On y voit un bonhomme qui est assis entre une tombe et un tigre en peluche, cela illustre le fait d’être entre la fin et le début de la vie. Le tigre en peluche renvoie à l'enfance, il y a une notion de tendresse ; on y revient ; mais c’est quand même un tigre et donc, il y a un côté féroce et vorace. On retrouve tout cela dans la chanson éponyme. Quant au tombeau à côté, on notera que j’ai eu le bon goût de ne pas m’allonger dedans, je suis à côté et cela veut dire que ce n’est pas fini. Sur cet album, la chanson « Monumental » évoque une lutte face à un système mortifère qui travaille à nous enterrer quand on a quelque chose à dire. La tombe est comme une épée de Damoclès qui est près de nous. Il y avait du sens dans tout cela.
« N'oublie pas mon fils qu'il faut aimer les hommes » ; sous-entendu l’humanité ; serait-il le message que tu aimerais que les auditeurs retiennent de cet album ?
Il y aurait sans doute tout un tas de messages mais effectivement, celui-là en serait un. Je crois l’humanité et pourtant Dieu sait qu’elle est capable du pire comme du meilleur. Je ne veux pas que l’on mette tout dans un sac et que l’on balance l’humanité même si elle mange cher en ce moment.

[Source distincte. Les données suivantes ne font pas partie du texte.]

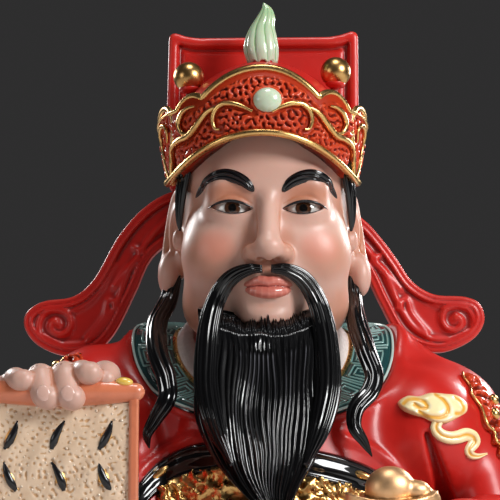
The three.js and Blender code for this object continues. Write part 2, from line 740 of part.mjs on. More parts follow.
function scroll() {
  const half = wide(scrollWidth) / 2;
  const thick = wide(scrollThickness);
  const [left, right] = [scrollMiddle - half, scrollMiddle + half];
  const sheet = [[left, -4], [right, -4], [right, scrollTop + 1], [left, scrollTop + 1]];
  const rodPath = [-1, -0.5, 0, 0.5, 1].map((t) => [scrollMiddle + t * (half + rodOverhang), ...rodPlace]);
  const rounding = (t) => Math.sqrt(Math.min(t, 1 - t) * 12);
  const rodEnd = (t) => (wide(rodDiameter) / 2) * Math.min(1, 0.6 + 0.4 * rounding(t));
  return join([
    tray(sheet, scrollFront + thick, thick, wide(scrollFrame), wide(scrollRelief)),
    strand(rodPath, 6, 6, rodEnd),
    scrollStrokes(left + wide(scrollFrame), right - wide(scrollFrame)),
  ]);
}

// Rows of slanting brush strokes on the scroll.
const strokeRows = [28.5, 17.5, 6.5];
const strokesInRow = 3;
const strokeHalf = 3.8;
const strokeSlant = 1.7;

function scrollStrokes(left, right) {
  const bars = [];
  strokeRows.forEach((z, row) => {
    for (let i = 0; i < strokesInRow; i += 1) {
      const x = mix(left, right, (i + 0.5) / strokesInRow);
      const slant = row % 2 ? -strokeSlant : strokeSlant;
      const ends = [-1, 0, 1].map((t) => [x + t * slant, scrollFront, z + t * strokeHalf]);
      bars.push(strand(ends, 3, 2, tapered(1.5, 0.5), even(wide(scrollRelief))));
    }
  });
  return join(bars);
}

// The hand grips the rod from behind: little finger, ring, middle, index, and the thumb beside them.
// along is a finger's place on the rod, over is how far its tip reaches down, and size is its thickness.
const fingers = [
  { along: -12.8, over: 1.5, size: 0.9 },
  { along: -5.4, over: 6.5, size: 1 },
  { along: 1.4, over: 6.5, size: 1.02 },
  { along: 7.6, over: 0.5, size: 0.96 },
];
const fingerSides = 5;

function hand() {
  const rodTop = rodPlace[1] + wide(rodDiameter) / 2;
  const made = fingers.map(({ along, over, size }) => {
    const r = (wide(fingerDiameter) / 2) * size;
    const x = scrollMiddle + along;
    const points = [
      [x, scrollFront + 16, rodTop - 8],
      [x, scrollFront + 11, rodTop + r * 0.4],
      [x, scrollFront + 1, rodTop + r * 0.8],
      [x, scrollFront - r * 0.9, rodTop - 2 - over * 0.3],
      [x, scrollFront - r * 0.8, rodTop - 4.5 - over],
    ];
    const width = profile([[0, r], [0.9, r], [1, r * 0.6]]);
    return strand(points, fingerSides, 4, width, (t) => width(t) * 0.9, [1, 0, 0]);
  });
  const thumbPath = [[5.6, 16, -9], [11.2, 12, -1], [13, 7, 2.6], [13.2, 1, 0]].map(
    ([along, back, up]) => [scrollMiddle + along, scrollFront + back, rodTop + up],
  );
  const radius = wide(fingerDiameter) / 2;
  const thumbWidth = profile([[0, radius], [0.85, radius], [1, radius * 0.55]]);
  const thumb = strand(thumbPath, fingerSides, 4, thumbWidth, thumbWidth, [1, 0, 0]);
  const palmMiddle = [scrollMiddle - 1.4, scrollFront + 17, scrollTop - 5.5];
  const palm = cast(ellipsoid(palmMiddle, [15, 8, 13]), palmMiddle, 30, 9, 4);
  return join([...made, thumb, palm]);
}

// The ingot: a dome in a boat whose ends turn up.
const ingotMiddle = [31.5, -73];
const ingotRise = 13;

function ingot() {
  const half = wide(ingotLength) / 2;
  const [x0, y0] = ingotMiddle;
  const boat = rings(8, 7, (u, v) => {
    const along = mix(-1, 1, v);
    const girth = 1.2 + 6.4 * Math.sqrt(Math.max(0, 1 - along ** 2));
    const [side, up] = [Math.sin(TAU * u), Math.cos(TAU * u)];
    const height = up > 0 ? 1.4 : 4.5 + girth * 0.4;
    return [x0 + along * half, y0 + side * girth, ingotRise - 3 + 4.5 * along ** 2 + up * height];
  });
  const domeMiddle = [x0 - 1, y0, ingotRise + 1];
  return boat.add(cast(ellipsoid(domeMiddle, [6.8, 6.2, 7]), domeMiddle, 12, 9, 4));
}

// The open hand that bears the ingot, mostly below the cut.
function lowHand() {
  const [x, y] = ingotMiddle;
  const palm = ellipsoid([x, y + 7, 2], [14, 15, 7]);
  const wrist = limb([x - 0.5, y + 11, 0], 9, [50, -52, -4], 11);
  return cast(melt(4, palm, wrist), [x + 2.5, y + 9, 1], 50, 10, 5);
}

// Everything is one casting, cut off flat below.
function figure() {
  const sides = [-1, 1];
  const whole = join([
    head(),
    neck(),
    lips(),
    ...[ear, brow, eyelid, sideburn, moustache, flap, curlOnCrown].flatMap((make) => sides.map(make)),
    napeHair(),
    ...lockPaths.map(lock),
    beard(),
    cap(),
    crown(),
    jade(),
    flame(),
    ...ballPlaces.map(goldBall),
    panel(),
    ...[leftWing, rightWing].map(wing),
    robe(),
    scrollSleeve(),
    ingotSleeve(),
    collar(),
    strap(),
    bellyPlate(),
    cloud(),
    ...guards.map(sleeveGuard),
    scroll(),
    hand(),
    lowHand(),
    ingot(),
  ]);
  const below = new THREE.BoxGeometry(3 * bustHeight, 3 * bustHeight, bustHeight);
  below.translate(0, 0, -bustHeight / 2);
  return whole.subtract(solidOf(below));
}

function meshOf(name, solid, material) {
  const { numProp, vertProperties, triVerts } = solid.getMesh();
  const corners = new Float32Array((vertProperties.length / numProp) * 3);
  for (let i = 0; i < corners.length / 3; i += 1) {
    corners.set(vertProperties.subarray(i * numProp, i * numProp + 3), i * 3);
  }
  const geometry = new THREE.BufferGeometry();
  geometry.setAttribute('position', new THREE.BufferAttribute(corners, 3));
  geometry.setIndex(new THREE.BufferAttribute(triVerts, 1));
  geometry.computeVertexNormals();
  const mesh = new THREE.Mesh(geometry, material);
  mesh.name = name;
  return mesh;
}

const redGlaze = new THREE.MeshStandardMaterial({ color: 0xb01c16, roughness: 0.25, metalness: 0 });

const bust = new THREE.Group();
bust.add(meshOf('figure', figure(), redGlaze));

export default bust;
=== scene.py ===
# The looks of a glazed porcelain bust of a god of wealth, over its cast solid.
# Sizes and places are millimetres in the solid's frame (+Z up, the face looks along -Y), and every mesh
# is turned into metres as it is made.
import math

import bpy
import numpy as np
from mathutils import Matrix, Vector


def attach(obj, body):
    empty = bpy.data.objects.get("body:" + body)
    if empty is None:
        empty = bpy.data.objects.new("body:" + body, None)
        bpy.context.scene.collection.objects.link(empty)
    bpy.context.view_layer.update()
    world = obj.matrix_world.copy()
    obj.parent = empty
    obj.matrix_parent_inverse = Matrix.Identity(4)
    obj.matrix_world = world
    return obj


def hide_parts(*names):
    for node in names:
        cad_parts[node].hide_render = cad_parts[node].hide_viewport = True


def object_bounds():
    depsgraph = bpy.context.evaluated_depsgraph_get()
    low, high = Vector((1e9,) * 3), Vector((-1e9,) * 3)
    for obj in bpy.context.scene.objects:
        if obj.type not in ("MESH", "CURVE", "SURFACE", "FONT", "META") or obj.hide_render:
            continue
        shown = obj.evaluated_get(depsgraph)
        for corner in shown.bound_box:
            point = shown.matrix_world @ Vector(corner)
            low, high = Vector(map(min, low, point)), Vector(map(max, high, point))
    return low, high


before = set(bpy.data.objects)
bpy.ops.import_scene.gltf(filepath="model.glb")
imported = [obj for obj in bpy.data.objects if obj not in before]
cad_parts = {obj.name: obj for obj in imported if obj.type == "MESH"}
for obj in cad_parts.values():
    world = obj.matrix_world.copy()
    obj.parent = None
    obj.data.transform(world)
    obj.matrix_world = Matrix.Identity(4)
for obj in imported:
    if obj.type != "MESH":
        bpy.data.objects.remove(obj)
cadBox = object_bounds()

castSolid = "figure"          # the node that every piece here stands for
metre = 1000.0
fullTurn = 2 * math.pi
triangleCount = {}


# Small maths

def mix(a, b, t):
    return a + (b - a) * t


def smooth(t):
    t = np.clip(t, 0, 1)
    return t * t * (3 - 2 * t)


def unit(vectors):
    return vectors / np.maximum(np.linalg.norm(vectors, axis=-1, keepdims=True), 1e-9)


def hermite(places, values, slopes, t):
    i = np.clip(np.searchsorted(places, t, side="right") - 1, 0, len(places) - 2)
    gap = places[i + 1] - places[i]
    s = (t - places[i]) / gap
    if values.ndim > 1:
        gap, s = gap[..., None], s[..., None]
    bend = slopes[i] * s * (1 - s) ** 2 - slopes[i + 1] * s * s * (1 - s)
    return values[i] * (1 - smooth(s)) + values[i + 1] * smooth(s) + gap * bend


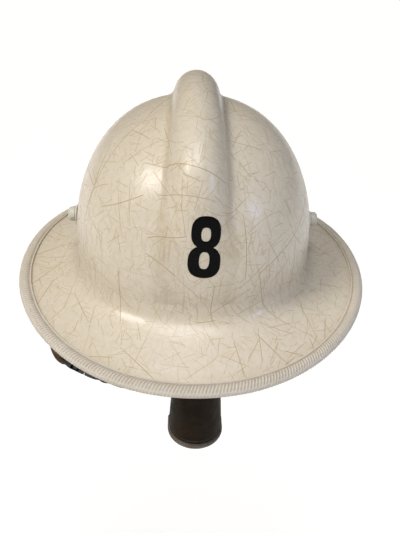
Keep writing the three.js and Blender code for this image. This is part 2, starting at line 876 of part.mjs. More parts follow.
// ---------------------------------------------------------------- buckle
// In the buckle's own axes: along the strap, across it, and out of its face.
function strapSlot(end) {
  return block([-1.6, -10.5, -6], [1.6, 10.5, 6]).translate(end * 17.1, 0, 0);
}

function buckleSocket() {
  return cut(
    block([-buckleHalf, -12, -4.5], [2, 12, 4.5]),
    block([-12.5, -9.2, -2.7], [3, 9.2, 2.7]),
    block([-12, -13, -2.7], [-3.5, 13, 2.7]),
    strapSlot(-1),
  );
}

function buckleInsert() {
  const body = block([2.4, -12, -4.5], [buckleHalf, 12, 4.5]);
  const tongue = block([-11, -2.2, -2.3], [3, 2.2, 2.3]);
  return cut(join(body, tongue), strapSlot(1));
}

// A springy arm with a pad that shows in the socket's side window.
function buckleProng(side) {
  const across = (near, far) => (side > 0 ? [near, far] : [-far, -near]);
  const [armLow, armHigh] = across(6, 8.6);
  const [padLow, padHigh] = across(8, 11.4);
  const arm = block([-11.5, armLow, -2.3], [1.9, armHigh, 2.3]);
  const pad = block([-11.5, padLow, -2.3], [-4.5, padHigh, 2.3]);
  return join(arm, pad);
}

const buckleMatrix = fittingMatrix(buckleAxes, buckleCentre);
const buckleParts = {
  buckle_socket: buckleSocket(),
  buckle_insert: buckleInsert(),
  buckle_prong_front: buckleProng(1),
  buckle_prong_rear: buckleProng(-1),
};
for (const [name, geometry] of Object.entries(buckleParts)) {
  addPart(name, geometry.applyMatrix4(buckleMatrix), blackPlastic);
}

// ---------------------------------------------------------------- chin cup
// A D-shaped outline: round at the front, straight legs towards the rear.
function cupOutline(radius, legs) {
  const round = Array.from({ length: 17 }, (_, step) => {
    const angle = -(step / 16) * Math.PI;
    return new THREE.Vector2(radius * Math.cos(angle), radius * Math.sin(angle));
  });
  return [new THREE.Vector2(radius, legs), ...round, new THREE.Vector2(-radius, legs)];
}

// The cup narrows from its foot to its mouth.
function tapered(geometry) {
  const position = geometry.getAttribute("position");
  for (let index = 0; index < position.count; index += 1) {
    const share = position.getZ(index) / cupHeight;
    const scale = THREE.MathUtils.lerp(1, cupMouthRadius / cupFootRadius, share);
    position.setX(index, position.getX(index) * scale);
    position.setY(index, position.getY(index) * scale);
  }
  return geometry.translate(cupCentre.x, cupCentre.y, cupCentre.z);
}

function rivetHole() {
  const profile = [[0, -40], [2.1, -40], [2.1, 40], [0, 40]];
  return turnedAboutX(profile, 12).translate(cupRivet.x, cupRivet.y, cupRivet.z);
}

function chinCup() {
  const outside = tapered(raised(cupOutline(cupFootRadius, cupLegs), [], 0, cupHeight));
  const inside = tapered(raised(cupOutline(cupFootRadius - cupWall, cupLegs + 10), [], 4, cupHeight + 2));
  return cut(outside, inside, rivetHole());
}

addPart("chin_cup", chinCup(), darkLeather);

function cupLining() {
  const radius = cupFootRadius - cupWall - touchGap;
  const outer = cupOutline(radius, cupLegs - 2);
  const inner = cupOutline(radius - 2.2, cupLegs - 2);
  return tapered(raised([...outer, ...inner.reverse()], [], 4 + touchGap, 50));
}

addPart("chin_cup_lining", cupLining(), paleLeather);

function cupRim() {
  const beadRadius = 3.1;
  const height = cupCentre.z - beadRadius - touchGap;
  const route = new THREE.CatmullRomCurve3(
    cupOutline(cupFootRadius - beadRadius + 1, cupLegs).map(
      (point) => new THREE.Vector3(point.x + cupCentre.x, point.y + cupCentre.y, height),
    ),
  );
  const section = new THREE.Shape().absarc(0, 0, beadRadius, 0, 2 * Math.PI, false);
  return new THREE.ExtrudeGeometry(section, { extrudePath: route, steps: 24, curveSegments: 4 });
}

addPart("chin_cup_rim", cupRim(), paleLeather);

// A flat wire loop with a riveted ear, one at each side of the cup.
const earStart = 22.8;
const loopHalf = 12.5;

function cupLoop() {
  const ear = block([earStart, -loopHalf, -5], [earStart + 1.2, loopHalf, 5]);
  const bore = turnedAboutX([[0, 0], [2.1, 0], [2.1, 40], [0, 40]], 12);
  const armRear = block([earStart + 0.5, loopHalf - 1.7, -1], [loopReach, loopHalf, 1]);
  const armFront = block([earStart + 0.5, -loopHalf, -1], [loopReach, 1.7 - loopHalf, 1]);
  const bar = block([loopReach - 3, -loopHalf, -1], [loopReach, loopHalf, 1]);
  return join(cut(ear, bore), armRear, armFront, bar);
}

function cupRivetBody() {
  const headStart = earStart + 1.2 + touchGap;
  return turnedAboutX(
    [
      [0, 16.4],
      [3.4, 16.4],
      [3.4, 17.6],
      [1.8, 17.6],
      [1.8, headStart],
      [3.4, headStart],
      [3, headStart + 1.2],
      [0, headStart + 1.2],
    ],
    12,
  );
}

for (const [name, geometry] of Object.entries({ cup_loop: cupLoop(), cup_rivet: cupRivetBody() })) {
  const place = [cupRivet.x, cupRivet.y, cupRivet.z];
  addPart(`${name}_right`, geometry.clone().translate(...place), steel);
  addPart(`${name}_left`, mirrored(geometry).translate(...place), steel);
}

export default helmet;
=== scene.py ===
"""Firefighter helmet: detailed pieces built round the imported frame, in the same axes.

The front faces -Y and +Z is up. Shapes are worked out in millimetres; Blender objects are in metres.
"""

import math

import bmesh
import bpy
import numpy as np
from mathutils import Matrix, Vector


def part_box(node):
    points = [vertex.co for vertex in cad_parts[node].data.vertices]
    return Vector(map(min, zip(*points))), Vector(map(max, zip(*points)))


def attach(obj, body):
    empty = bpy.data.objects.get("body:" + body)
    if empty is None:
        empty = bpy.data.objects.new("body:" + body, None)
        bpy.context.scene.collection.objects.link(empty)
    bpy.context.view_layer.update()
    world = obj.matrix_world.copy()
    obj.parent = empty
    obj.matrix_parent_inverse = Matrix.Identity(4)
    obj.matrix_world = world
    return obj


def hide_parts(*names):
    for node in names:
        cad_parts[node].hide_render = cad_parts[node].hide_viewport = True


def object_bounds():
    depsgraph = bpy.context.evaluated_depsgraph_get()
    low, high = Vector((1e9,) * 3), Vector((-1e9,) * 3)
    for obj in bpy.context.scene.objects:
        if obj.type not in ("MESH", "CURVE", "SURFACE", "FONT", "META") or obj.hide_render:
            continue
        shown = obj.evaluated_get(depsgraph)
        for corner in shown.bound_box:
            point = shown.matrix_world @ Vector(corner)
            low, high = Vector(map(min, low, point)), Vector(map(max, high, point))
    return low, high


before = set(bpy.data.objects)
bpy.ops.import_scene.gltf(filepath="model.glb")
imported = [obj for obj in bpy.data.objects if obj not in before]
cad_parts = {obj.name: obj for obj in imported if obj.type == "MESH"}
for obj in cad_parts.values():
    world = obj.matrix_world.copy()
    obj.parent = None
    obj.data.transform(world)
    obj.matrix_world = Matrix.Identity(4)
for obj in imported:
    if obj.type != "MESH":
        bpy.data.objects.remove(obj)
cad_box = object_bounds()

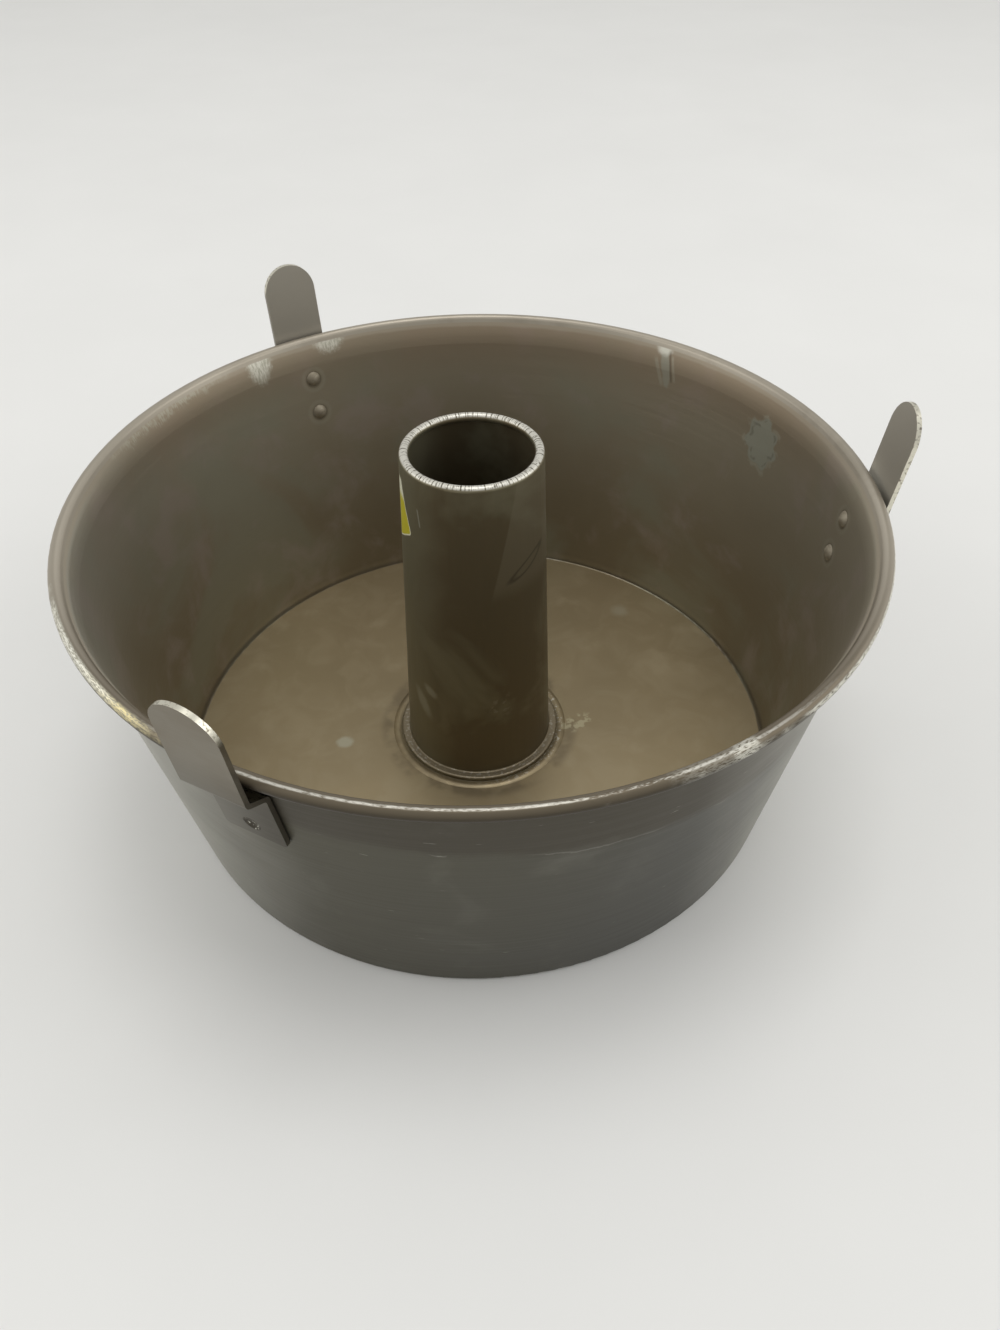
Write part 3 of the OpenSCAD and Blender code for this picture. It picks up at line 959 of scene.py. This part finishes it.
print(f"the paper reaches from about {PAPER_FOOT_H:.0f} to {PAPER_TOP_H:.0f} mm up")

# %% Finish the tube
TUBE_BROWN = seen(117, 106, 83)
TUBE_OLIVE = seen(138, 132, 109)
TUBE_SCRATCH = seen(98, 92, 78)
COLLAR_GREY = seen(138, 127, 106)
TUBE_LEFT = (-8.0, -20.0)
COLLAR_EDGE = (26.2, 26.8)
CROWN_HEIGHTS = (TUBE_H - 2.0, TUBE_H - 1.2)
TUBE_ROUGHNESS = (0.36, 0.5)
PAPER_ROUGHER = 0.3
TUBE_BUMPS = 0.015


def collar_and_crown(paint, colour):
    """Grey with sugar on the collar at the foot, and rubbed silver on the rolled top."""
    collar = paint.step(paint.radius, *COLLAR_EDGE)
    collar = paint.times(collar, paint.step(paint.nz, 0.3, 0.8))
    sugared = paint.tint(COLLAR_GREY, BARE_WHITE, paint.crumbs(), share=0.25)
    colour = paint.mix(collar, colour, sugared)
    scratches = paint.rings(paint.times(paint.angle, TUBE_R), 0.8, seed=7.0, detail=3.0)
    grains = paint.noise(0.9, seed=25.0, detail=2.0)
    worn = paint.step(paint.add(scratches, paint.times(grains, 0.5)), 0.58, 0.74)
    rubbed = paint.mix(worn, TUBE_SCRATCH, SILVER_WEAR_AND_HIGHLIGHT)
    crown = paint.times(paint.step(paint.nz, 0.35, 0.75), paint.step(paint.z, *CROWN_HEIGHTS))
    return paint.mix(crown, colour, rubbed)


def tube_finish():
    """The finish of the centre tube, with its bright rolled top."""
    paint = Finish("drawn_aluminium_tube")
    stain = paint.noise(40.0, seed=21.0, detail=4.0, warp=0.6)
    drawn = paint.noise((1.2, 1.2, 50.0), seed=23.0, detail=3.0)
    olive = paint.step(paint.wander(paint.x, stain, 8.0), *TUBE_LEFT)
    olive = paint.either(olive, paint.step(stain, 0.5, 0.68))
    colour = paint.mix(olive, TUBE_BROWN, TUBE_OLIVE)
    outer = paint.step(paint.outward, 0.0, 0.4)
    colour = paint.mix(outer, colour, tube_marks(paint, tube_panel(paint, colour)))
    colour, scrap = paper_scrap(paint, colour, outer)
    colour = collar_and_crown(paint, colour)
    roughness = paint.scale(drawn, *TUBE_ROUGHNESS)
    roughness = paint.add(roughness, paint.times(scrap, PAPER_ROUGHER))
    metal = paint.times(paint.less(1.0, scrap), METAL)
    return paint.finish(colour, roughness, paint.relief(drawn, TUBE_BUMPS), metal)


dress(tube_finish(), "centre_tube")

# %% [markdown]
# Feet and rivets.
# The feet are rolled sheet, sheared to size, so their faces are dull and their cut edges bright.
# An edge could be picked out by hand, face by face. Here it is told from a face by the way it
# looks: a face looks away from the axis or towards it, and an edge looks sideways or up. The cream
# on an edge is laid only where it faces up or to the front, so it is bare metal and a painted
# highlight. The rivets are smaller than the shell's stains, so they have a finer pattern of their own.

# %% Finish the feet
FOOT_GREY = seen(132, 126, 113)
FOOT_BROWN = seen(122, 113, 98)
FOOT_PALE = seen(187, 182, 171)
EDGE_CREAM_HIGHLIGHT = seen(224, 220, 204)
EDGE_METAL = 1.0
LEFT_TO_RIGHT = (-60.0, 60.0)
FOOT_FLANK_REFLECTION = (52.0, 76.0)
FOOT_BROWNED = (PAN_H + 12.0, PAN_H - 20.0)
FOOT_ROUGHNESS = (0.4, 0.52)
EDGE_SMOOTHER = -0.14
FOOT_BUMPS = 0.012


def foot_colour(paint, stain):
    """Grey and brown outside and paler inside, and below the rim as brown as the shell, with the
    shell's painted pale reflection at the sides.
    """
    colour = paint.mix(paint.step(stain, 0.35, 0.65), FOOT_BROWN, FOOT_GREY)
    inner = paint.step(paint.outward, 0.0, -0.5)
    rightward = paint.scale(paint.step(paint.x, *LEFT_TO_RIGHT), 0.8, 1.0)
    colour = paint.mix(paint.times(inner, rightward), colour, FOOT_PALE)
    low = paint.times(paint.step(paint.z, *FOOT_BROWNED), paint.scale(inner, 1.0, 0.4))
    colour = paint.mix(low, colour, OUTSIDE_BROWN)
    # The shell's painted reflection on its flanks carries on over the lower feet.
    flank_reflection = paint.times(paint.step(paint.from_zero(paint.x), *FOOT_FLANK_REFLECTION), low)
    return paint.tint(colour, OUTSIDE_PALE, flank_reflection, share=0.4)


def foot_finish():
    """The finish of the feet, with bright sheared edges that are a painted highlight where they face up
    or to the front.
    """
    paint = Finish("rolled_aluminium_feet")
    stain = paint.noise(30.0, seed=31.0, detail=4.0)
    rolled = paint.noise((8.0, 8.0, 0.6), seed=33.0)
    edge = paint.step(paint.from_zero(paint.outward), 0.8, 0.5)
    colour = paint.tint(foot_colour(paint, stain), FOOT_GREY, edge, share=0.4)
    nicks = paint.step(paint.noise(1.1, seed=35.0, detail=3.0), 0.28, 0.5)
    # Bare cut edges and a painted highlight: the cream goes only on edges that face up or to the front.
    lit = paint.either(paint.step(paint.nz, 0.0, 0.35), paint.step(paint.ny, -0.6, -0.9))
    bright = paint.times(paint.times(edge, lit), nicks)
    colour = paint.mix(bright, colour, EDGE_CREAM_HIGHLIGHT)
    roughness = paint.scale(rolled, *FOOT_ROUGHNESS)
    roughness = paint.add(roughness, paint.times(edge, EDGE_SMOOTHER))
    metal = paint.scale(edge, METAL, EDGE_METAL)
    return paint.finish(colour, roughness, paint.relief(rolled, FOOT_BUMPS), metal)


dress(foot_finish(), *[f"{side}_foot" for side in FEET])

# %% Finish the rivets
RIVET_BROWN = seen(130, 121, 104)
RIVET_GREY = seen(146, 138, 121)
RIVET_METAL = 0.5
RIVET_ROUGHNESS = (0.5, 0.62)
RIVET_BUMPS = 0.03


def rivet_finish():
    """The finish of the rivets: as brown as the wall, with dirt and bright nicks in the outer dish."""
    paint = Finish("pressed_aluminium_rivets")
    stain = paint.noise(2.0, seed=41.0, detail=4.0)
    colour = paint.mix(paint.step(stain, 0.35, 0.65), RIVET_BROWN, RIVET_GREY)
    outer = paint.step(paint.outward, 0.0, 0.4)
    colour = paint.mix(outer, colour, OUTSIDE_BROWN)
    dirt = paint.step(paint.noise(1.6, seed=43.0, detail=2.0), 0.46, 0.54)
    colour = paint.tint(colour, DARK_LINE_AND_SHADE, paint.times(outer, dirt), share=0.8)
    nicks = paint.step(paint.noise(0.8, seed=44.0, detail=2.0), 0.6, 0.7)
    colour = paint.mix(paint.times(outer, nicks), colour, BARE_WHITE)
    roughness = paint.scale(stain, *RIVET_ROUGHNESS)
    return paint.finish(colour, roughness, paint.relief(stain, RIVET_BUMPS), RIVET_METAL)


dress(rivet_finish(), *[f"{side}_foot_{end}_rivet" for side in FEET for end in ("upper", "lower")])

# %% [markdown]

Quels sont tes prochains projets ?
La tournée est en train de se mettre en place ; en France essentiellement mais aussi en Suisse. J’ai à cœur de faire vivre cet album sur scène. La promotion va continuer et il se pourrait qu’il y ait des live sessions. Je vais également continuer à faire vivre ma chaîne Youtube de manière un peu différente notamment en revenant sur des coups de cœur et les expliquant.